Secondly, UK cannot fire nuclear weapons without the US key. The USA can fire them, though.
Just to confirm your point here:
I don’t like who might be elected by the population the way elections have been run in this country for the last hundred+ years, so I don’t someone to rig the system so that the person I don’t like can’t win?
And this is your idea of democracy?
You utterly miss the point.
I want to ensure we have real choice and fair representation of voters – including those who vote for Reform, which I loathe. What do you want?
Parliament is debating PR on 30th January with a view to setting up a National Commission for electoral reform. I’ve written to my MP, a Lib Dem, emphasising the importance of supporting this. PR campaigns are asking everyone who wants PR to do that. We need to do what we can to get behind this campaign.
https://actionnetwork.org/letters/pr-debate-250130?source=direct_link&
I have written to mine as well.
Worth doing.
Agreed, well worth it. I have also written to my Labour MP. Had I lived just thirty metres further south, I wouldn’t have felt the need, as my MP would have been Clive Lewis, a real ally. However, this action in parliament does offer a glimmer of hope. So I would urge everyone to write to MPs, of all parties, but especially Labour ones. The Labour membership gets it. How much longer can the PM keep his head in the sand on this?
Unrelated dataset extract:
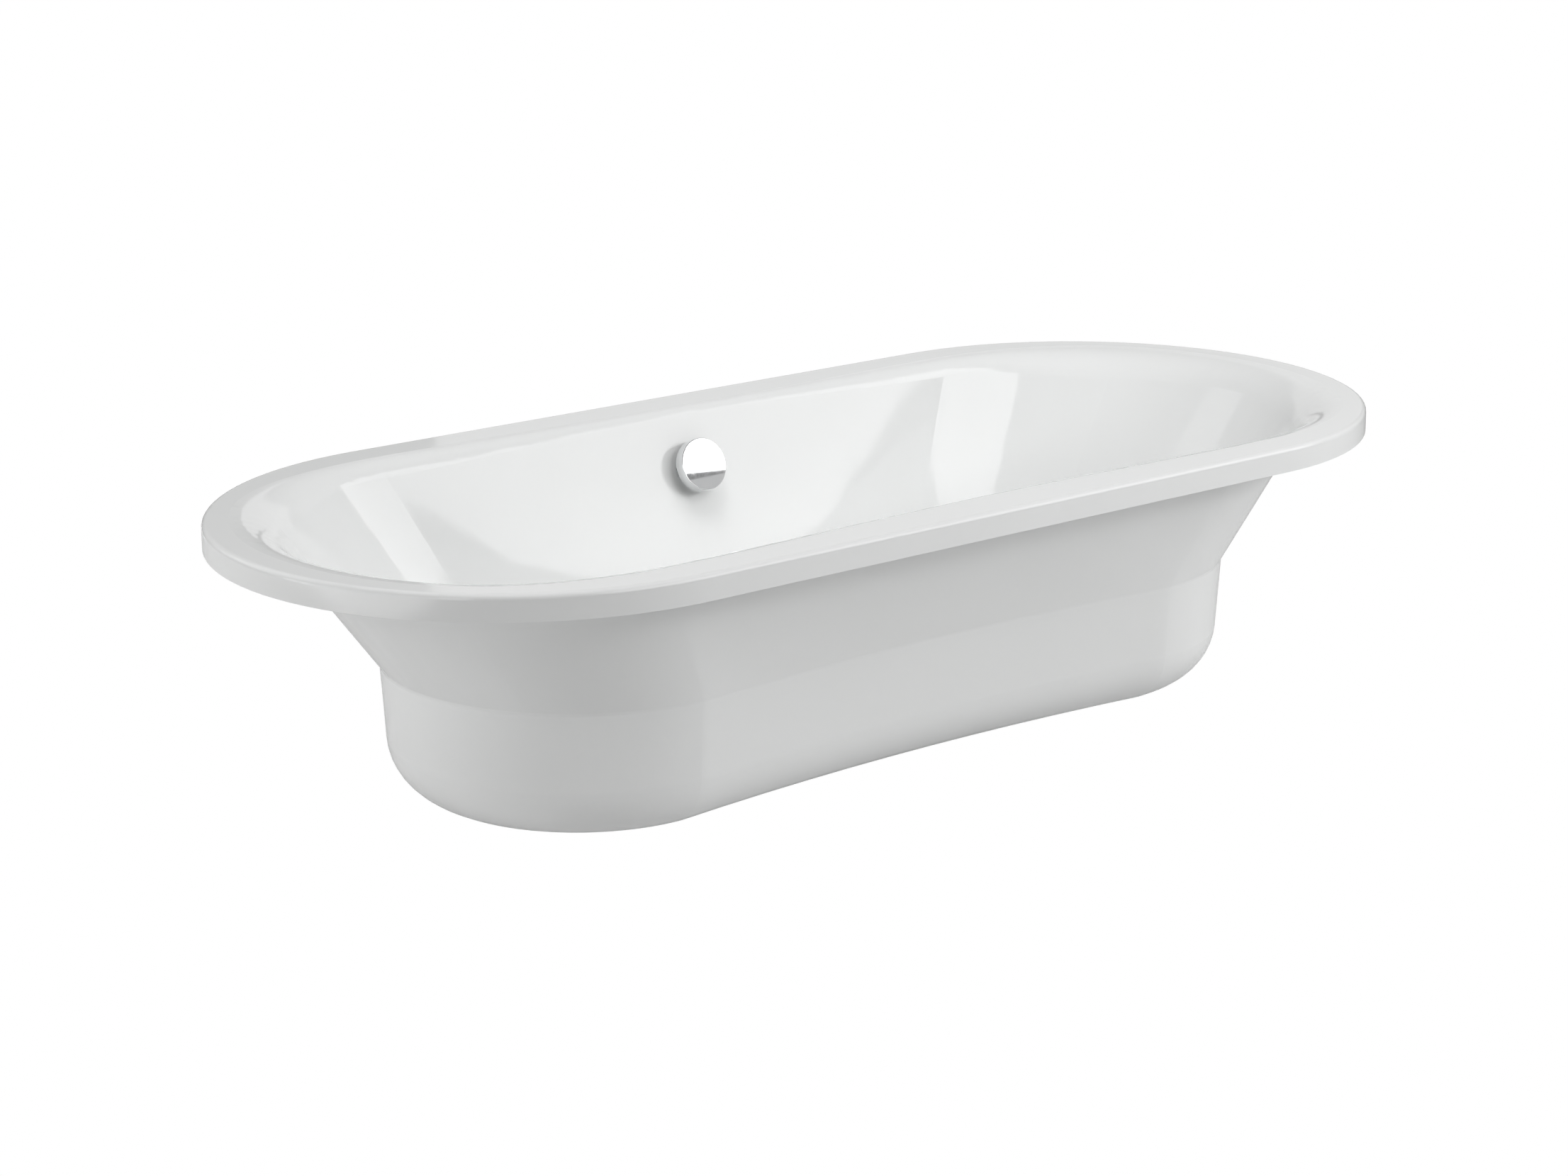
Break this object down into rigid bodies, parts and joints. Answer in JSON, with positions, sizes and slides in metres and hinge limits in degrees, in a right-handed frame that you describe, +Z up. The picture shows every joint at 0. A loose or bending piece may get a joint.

I wrote to my MP earlier, but she’s a junior minister now so I’m not hopeful that she’ll be supportive.
This campaign is supported by Make Votes Matter, Open Britain, Compass and Unlock Democracy. According to an email I got from Open Britain,
“Officers of the All-Party Parliamentary Group for Fair Elections have secured a major debate on Proportional Representation for general elections to take place in the Commons Chamber on Thursday 30 January.
“The debate was granted following a successful application to the Backbench Business Committee by Alex Sobel MP, Lisa Smart MP, and Ellie Chowns MP – with support from a substantial number of MPs from across the political spectrum.”
I wonder how Starmer is going to react to this.